▶ Direction
Output every entry exactly as written.

[BEGIN Material for this exercise]

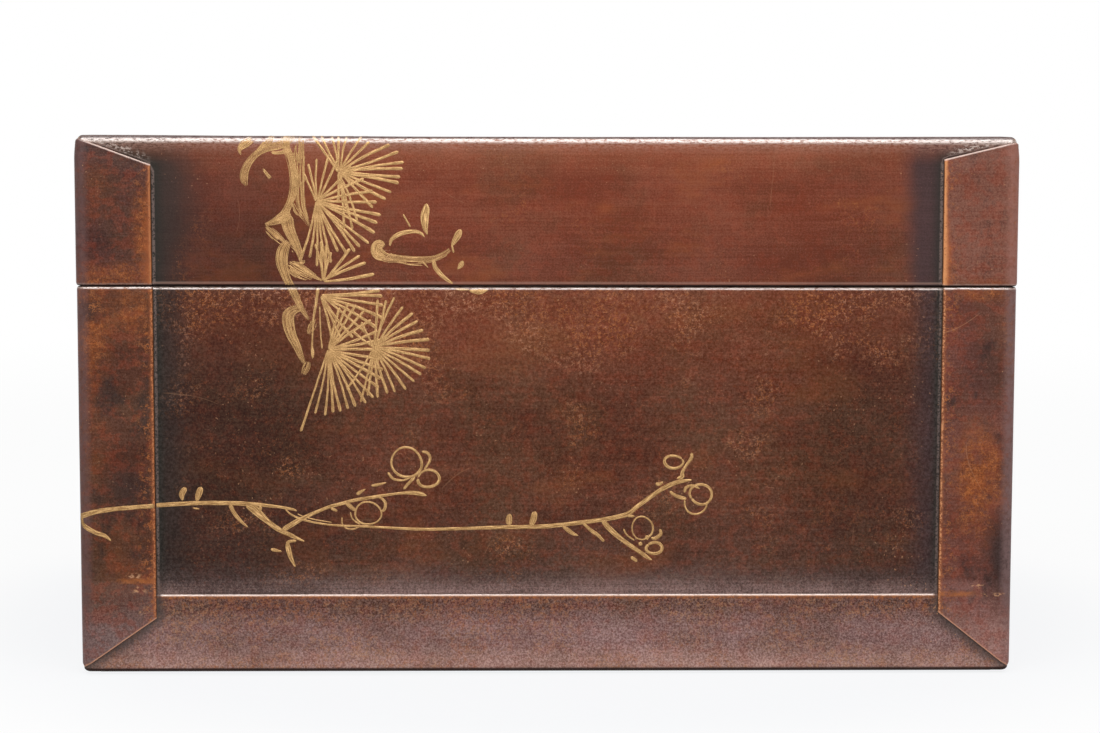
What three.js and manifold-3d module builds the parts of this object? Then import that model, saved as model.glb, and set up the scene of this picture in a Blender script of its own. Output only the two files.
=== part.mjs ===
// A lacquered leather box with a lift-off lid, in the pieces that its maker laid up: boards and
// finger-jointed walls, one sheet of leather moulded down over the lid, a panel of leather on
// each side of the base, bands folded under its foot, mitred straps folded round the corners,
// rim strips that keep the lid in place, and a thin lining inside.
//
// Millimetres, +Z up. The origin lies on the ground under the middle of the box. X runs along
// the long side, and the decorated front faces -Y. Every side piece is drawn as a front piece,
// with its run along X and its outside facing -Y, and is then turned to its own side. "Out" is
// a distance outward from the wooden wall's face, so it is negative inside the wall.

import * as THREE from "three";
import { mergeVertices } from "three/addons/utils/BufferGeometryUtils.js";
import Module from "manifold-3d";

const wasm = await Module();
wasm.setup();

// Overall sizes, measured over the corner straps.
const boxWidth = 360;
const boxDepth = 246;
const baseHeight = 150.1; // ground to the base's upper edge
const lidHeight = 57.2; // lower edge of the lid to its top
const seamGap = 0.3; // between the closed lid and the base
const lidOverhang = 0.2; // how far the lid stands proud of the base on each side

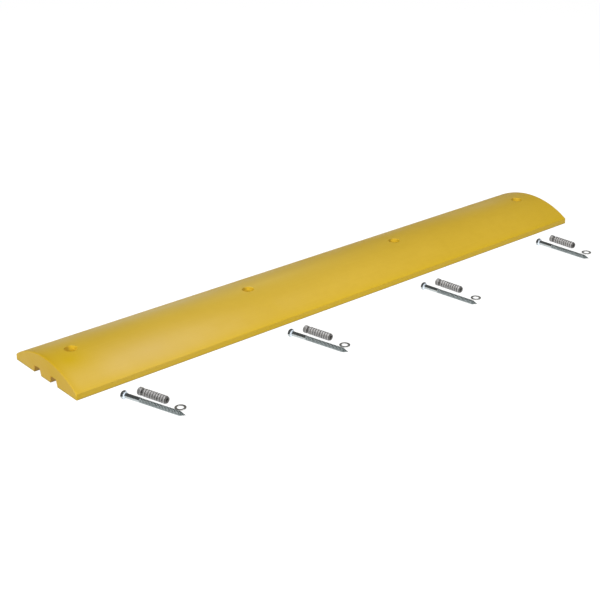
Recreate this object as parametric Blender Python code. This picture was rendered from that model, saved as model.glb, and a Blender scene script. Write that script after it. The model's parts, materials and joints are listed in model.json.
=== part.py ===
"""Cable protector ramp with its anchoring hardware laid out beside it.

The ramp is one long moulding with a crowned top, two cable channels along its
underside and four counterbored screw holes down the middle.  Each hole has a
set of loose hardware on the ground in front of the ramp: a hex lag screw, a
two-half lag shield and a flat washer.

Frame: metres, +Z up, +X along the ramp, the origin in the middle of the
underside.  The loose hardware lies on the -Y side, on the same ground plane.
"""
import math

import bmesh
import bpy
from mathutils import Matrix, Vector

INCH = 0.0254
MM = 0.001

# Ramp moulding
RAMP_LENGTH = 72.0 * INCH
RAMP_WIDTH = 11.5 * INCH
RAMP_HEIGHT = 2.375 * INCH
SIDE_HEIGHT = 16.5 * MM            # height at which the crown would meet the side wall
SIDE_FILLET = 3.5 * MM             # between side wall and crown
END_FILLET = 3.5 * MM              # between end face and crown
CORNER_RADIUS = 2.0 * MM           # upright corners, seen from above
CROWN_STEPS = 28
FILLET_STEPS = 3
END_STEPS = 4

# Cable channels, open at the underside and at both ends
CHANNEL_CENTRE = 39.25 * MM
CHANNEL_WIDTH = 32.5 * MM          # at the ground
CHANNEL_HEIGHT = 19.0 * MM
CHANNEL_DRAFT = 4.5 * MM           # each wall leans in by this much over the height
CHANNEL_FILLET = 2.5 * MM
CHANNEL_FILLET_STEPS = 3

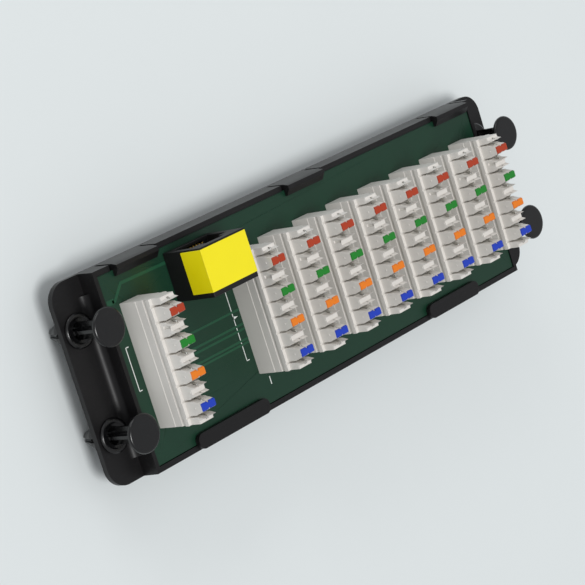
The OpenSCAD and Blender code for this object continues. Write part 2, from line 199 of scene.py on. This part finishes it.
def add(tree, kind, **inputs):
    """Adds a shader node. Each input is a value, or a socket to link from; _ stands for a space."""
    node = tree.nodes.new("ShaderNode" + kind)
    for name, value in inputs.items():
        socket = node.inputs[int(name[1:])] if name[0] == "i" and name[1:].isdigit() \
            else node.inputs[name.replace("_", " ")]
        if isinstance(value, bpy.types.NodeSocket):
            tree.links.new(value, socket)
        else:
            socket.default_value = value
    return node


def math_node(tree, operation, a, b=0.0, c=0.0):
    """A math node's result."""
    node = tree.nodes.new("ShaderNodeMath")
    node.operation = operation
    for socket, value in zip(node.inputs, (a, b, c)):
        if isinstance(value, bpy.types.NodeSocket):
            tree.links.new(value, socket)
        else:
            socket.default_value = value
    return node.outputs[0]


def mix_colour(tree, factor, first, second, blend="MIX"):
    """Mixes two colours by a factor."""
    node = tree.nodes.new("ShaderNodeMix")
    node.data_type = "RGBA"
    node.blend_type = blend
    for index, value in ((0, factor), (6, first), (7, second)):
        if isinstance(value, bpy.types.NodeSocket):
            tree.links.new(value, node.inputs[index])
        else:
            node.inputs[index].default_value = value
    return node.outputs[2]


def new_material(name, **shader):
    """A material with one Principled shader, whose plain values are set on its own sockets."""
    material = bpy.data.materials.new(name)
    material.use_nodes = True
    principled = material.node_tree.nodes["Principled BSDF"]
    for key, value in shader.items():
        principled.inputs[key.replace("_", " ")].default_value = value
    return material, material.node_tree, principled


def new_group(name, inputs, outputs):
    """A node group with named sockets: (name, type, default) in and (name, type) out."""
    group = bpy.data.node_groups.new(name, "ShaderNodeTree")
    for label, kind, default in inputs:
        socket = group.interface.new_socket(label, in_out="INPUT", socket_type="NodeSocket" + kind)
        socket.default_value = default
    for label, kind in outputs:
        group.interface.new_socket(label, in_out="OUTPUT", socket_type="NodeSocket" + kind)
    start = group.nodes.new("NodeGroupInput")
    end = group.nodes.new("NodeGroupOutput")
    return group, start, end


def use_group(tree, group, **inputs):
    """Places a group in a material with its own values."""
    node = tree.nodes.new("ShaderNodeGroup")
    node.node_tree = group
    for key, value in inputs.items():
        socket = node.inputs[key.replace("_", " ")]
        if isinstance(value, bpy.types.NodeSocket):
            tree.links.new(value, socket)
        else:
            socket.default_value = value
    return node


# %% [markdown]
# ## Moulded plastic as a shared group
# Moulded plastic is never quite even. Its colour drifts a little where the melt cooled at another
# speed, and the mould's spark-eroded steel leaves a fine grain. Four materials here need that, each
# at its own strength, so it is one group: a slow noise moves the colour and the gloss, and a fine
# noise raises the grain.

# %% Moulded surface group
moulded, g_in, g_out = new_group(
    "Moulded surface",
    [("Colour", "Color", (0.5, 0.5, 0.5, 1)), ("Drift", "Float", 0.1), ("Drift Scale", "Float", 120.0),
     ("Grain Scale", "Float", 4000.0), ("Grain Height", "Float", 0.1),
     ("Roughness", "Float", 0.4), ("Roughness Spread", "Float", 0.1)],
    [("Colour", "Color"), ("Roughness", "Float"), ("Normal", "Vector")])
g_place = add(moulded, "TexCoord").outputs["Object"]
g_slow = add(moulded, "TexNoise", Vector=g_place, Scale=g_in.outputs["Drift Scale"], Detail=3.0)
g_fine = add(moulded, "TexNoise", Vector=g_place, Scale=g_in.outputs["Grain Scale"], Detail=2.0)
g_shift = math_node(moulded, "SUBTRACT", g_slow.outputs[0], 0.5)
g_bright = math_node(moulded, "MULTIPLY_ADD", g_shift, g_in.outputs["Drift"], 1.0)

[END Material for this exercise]

▶ Written response
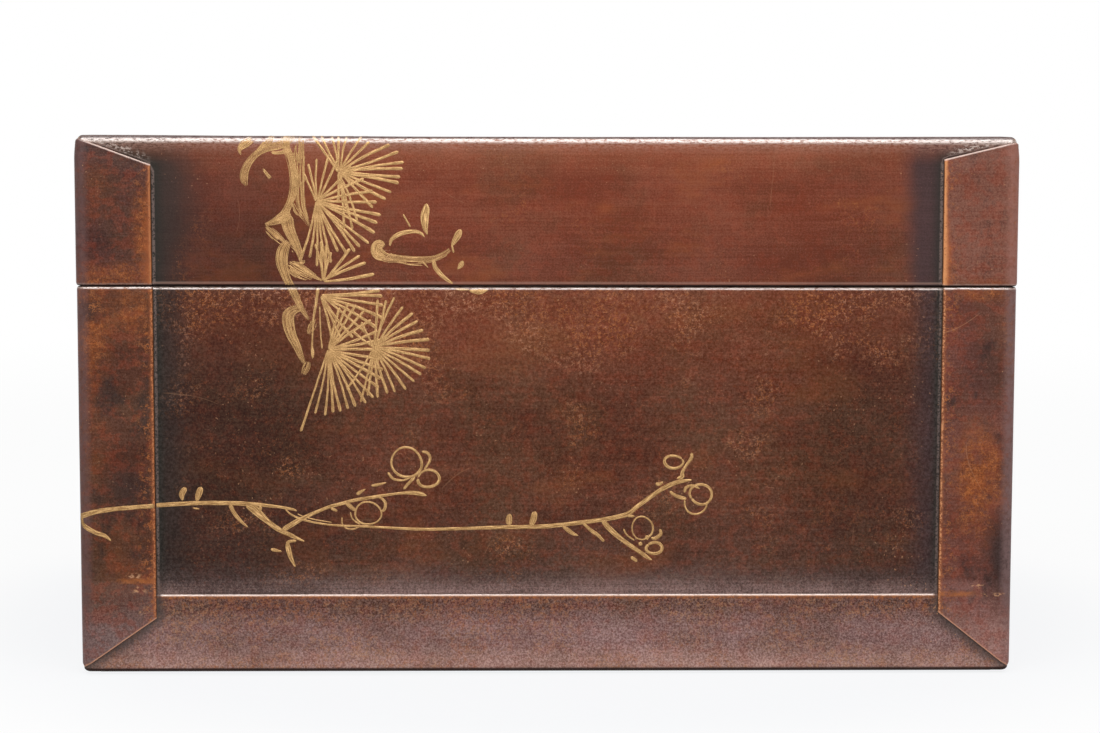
What three.js and manifold-3d module builds the parts of this object? Then import that model, saved as model.glb, and set up the scene of this picture in a Blender script of its own. Output only the two files.
=== part.mjs ===
// A lacquered leather box with a lift-off lid, in the pieces that its maker laid up: boards and
// finger-jointed walls, one sheet of leather moulded down over the lid, a panel of leather on
// each side of the base, bands folded under its foot, mitred straps folded round the corners,
// rim strips that keep the lid in place, and a thin lining inside.
//
// Millimetres, +Z up. The origin lies on the ground under the middle of the box. X runs along
// the long side, and the decorated front faces -Y. Every side piece is drawn as a front piece,
// with its run along X and its outside facing -Y, and is then turned to its own side. "Out" is
// a distance outward from the wooden wall's face, so it is negative inside the wall.

import * as THREE from "three";
import { mergeVertices } from "three/addons/utils/BufferGeometryUtils.js";
import Module from "manifold-3d";

const wasm = await Module();
wasm.setup();

// Overall sizes, measured over the corner straps.
const boxWidth = 360;
const boxDepth = 246;
const baseHeight = 150.1; // ground to the base's upper edge
const lidHeight = 57.2; // lower edge of the lid to its top
const seamGap = 0.3; // between the closed lid and the base
const lidOverhang = 0.2; // how far the lid stands proud of the base on each side

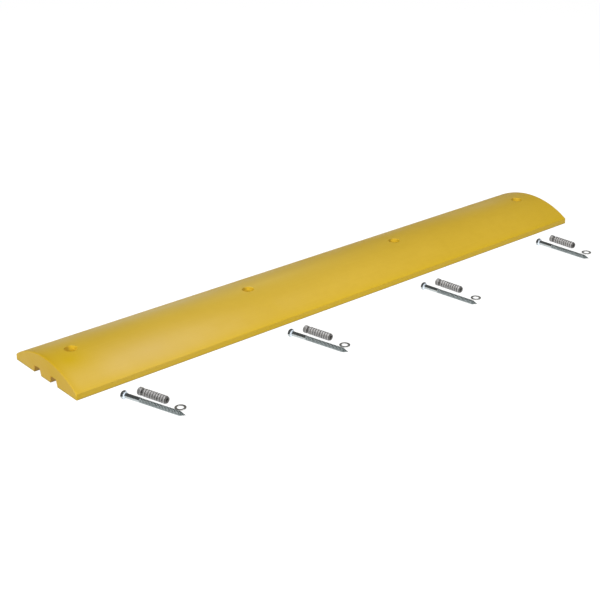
Recreate this object as parametric Blender Python code. This picture was rendered from that model, saved as model.glb, and a Blender scene script. Write that script after it. The model's parts, materials and joints are listed in model.json.
=== part.py ===
"""Cable protector ramp with its anchoring hardware laid out beside it.

The ramp is one long moulding with a crowned top, two cable channels along its
underside and four counterbored screw holes down the middle.  Each hole has a
set of loose hardware on the ground in front of the ramp: a hex lag screw, a
two-half lag shield and a flat washer.

Frame: metres, +Z up, +X along the ramp, the origin in the middle of the
underside.  The loose hardware lies on the -Y side, on the same ground plane.
"""
import math

import bmesh
import bpy
from mathutils import Matrix, Vector

INCH = 0.0254
MM = 0.001

# Ramp moulding
RAMP_LENGTH = 72.0 * INCH
RAMP_WIDTH = 11.5 * INCH
RAMP_HEIGHT = 2.375 * INCH
SIDE_HEIGHT = 16.5 * MM            # height at which the crown would meet the side wall
SIDE_FILLET = 3.5 * MM             # between side wall and crown
END_FILLET = 3.5 * MM              # between end face and crown
CORNER_RADIUS = 2.0 * MM           # upright corners, seen from above
CROWN_STEPS = 28
FILLET_STEPS = 3
END_STEPS = 4

# Cable channels, open at the underside and at both ends
CHANNEL_CENTRE = 39.25 * MM
CHANNEL_WIDTH = 32.5 * MM          # at the ground
CHANNEL_HEIGHT = 19.0 * MM
CHANNEL_DRAFT = 4.5 * MM           # each wall leans in by this much over the height
CHANNEL_FILLET = 2.5 * MM
CHANNEL_FILLET_STEPS = 3

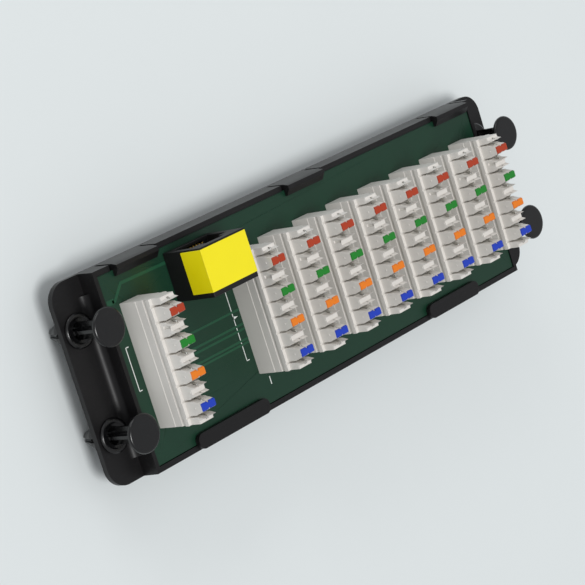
The OpenSCAD and Blender code for this object continues. Write part 2, from line 199 of scene.py on. This part finishes it.
def add(tree, kind, **inputs):
    """Adds a shader node. Each input is a value, or a socket to link from; _ stands for a space."""
    node = tree.nodes.new("ShaderNode" + kind)
    for name, value in inputs.items():
        socket = node.inputs[int(name[1:])] if name[0] == "i" and name[1:].isdigit() \
            else node.inputs[name.replace("_", " ")]
        if isinstance(value, bpy.types.NodeSocket):
            tree.links.new(value, socket)
        else:
            socket.default_value = value
    return node


def math_node(tree, operation, a, b=0.0, c=0.0):
    """A math node's result."""
    node = tree.nodes.new("ShaderNodeMath")
    node.operation = operation
    for socket, value in zip(node.inputs, (a, b, c)):
        if isinstance(value, bpy.types.NodeSocket):
            tree.links.new(value, socket)
        else:
            socket.default_value = value
    return node.outputs[0]


def mix_colour(tree, factor, first, second, blend="MIX"):
    """Mixes two colours by a factor."""
    node = tree.nodes.new("ShaderNodeMix")
    node.data_type = "RGBA"
    node.blend_type = blend
    for index, value in ((0, factor), (6, first), (7, second)):
        if isinstance(value, bpy.types.NodeSocket):
            tree.links.new(value, node.inputs[index])
        else:
            node.inputs[index].default_value = value
    return node.outputs[2]


def new_material(name, **shader):
    """A material with one Principled shader, whose plain values are set on its own sockets."""
    material = bpy.data.materials.new(name)
    material.use_nodes = True
    principled = material.node_tree.nodes["Principled BSDF"]
    for key, value in shader.items():
        principled.inputs[key.replace("_", " ")].default_value = value
    return material, material.node_tree, principled


def new_group(name, inputs, outputs):
    """A node group with named sockets: (name, type, default) in and (name, type) out."""
    group = bpy.data.node_groups.new(name, "ShaderNodeTree")
    for label, kind, default in inputs:
        socket = group.interface.new_socket(label, in_out="INPUT", socket_type="NodeSocket" + kind)
        socket.default_value = default
    for label, kind in outputs:
        group.interface.new_socket(label, in_out="OUTPUT", socket_type="NodeSocket" + kind)
    start = group.nodes.new("NodeGroupInput")
    end = group.nodes.new("NodeGroupOutput")
    return group, start, end


def use_group(tree, group, **inputs):
    """Places a group in a material with its own values."""
    node = tree.nodes.new("ShaderNodeGroup")
    node.node_tree = group
    for key, value in inputs.items():
        socket = node.inputs[key.replace("_", " ")]
        if isinstance(value, bpy.types.NodeSocket):
            tree.links.new(value, socket)
        else:
            socket.default_value = value
    return node


# %% [markdown]
# ## Moulded plastic as a shared group
# Moulded plastic is never quite even. Its colour drifts a little where the melt cooled at another
# speed, and the mould's spark-eroded steel leaves a fine grain. Four materials here need that, each
# at its own strength, so it is one group: a slow noise moves the colour and the gloss, and a fine
# noise raises the grain.

# %% Moulded surface group
moulded, g_in, g_out = new_group(
    "Moulded surface",
    [("Colour", "Color", (0.5, 0.5, 0.5, 1)), ("Drift", "Float", 0.1), ("Drift Scale", "Float", 120.0),
     ("Grain Scale", "Float", 4000.0), ("Grain Height", "Float", 0.1),
     ("Roughness", "Float", 0.4), ("Roughness Spread", "Float", 0.1)],
    [("Colour", "Color"), ("Roughness", "Float"), ("Normal", "Vector")])
g_place = add(moulded, "TexCoord").outputs["Object"]
g_slow = add(moulded, "TexNoise", Vector=g_place, Scale=g_in.outputs["Drift Scale"], Detail=3.0)
g_fine = add(moulded, "TexNoise", Vector=g_place, Scale=g_in.outputs["Grain Scale"], Detail=2.0)
g_shift = math_node(moulded, "SUBTRACT", g_slow.outputs[0], 0.5)
g_bright = math_node(moulded, "MULTIPLY_ADD", g_shift, g_in.outputs["Drift"], 1.0)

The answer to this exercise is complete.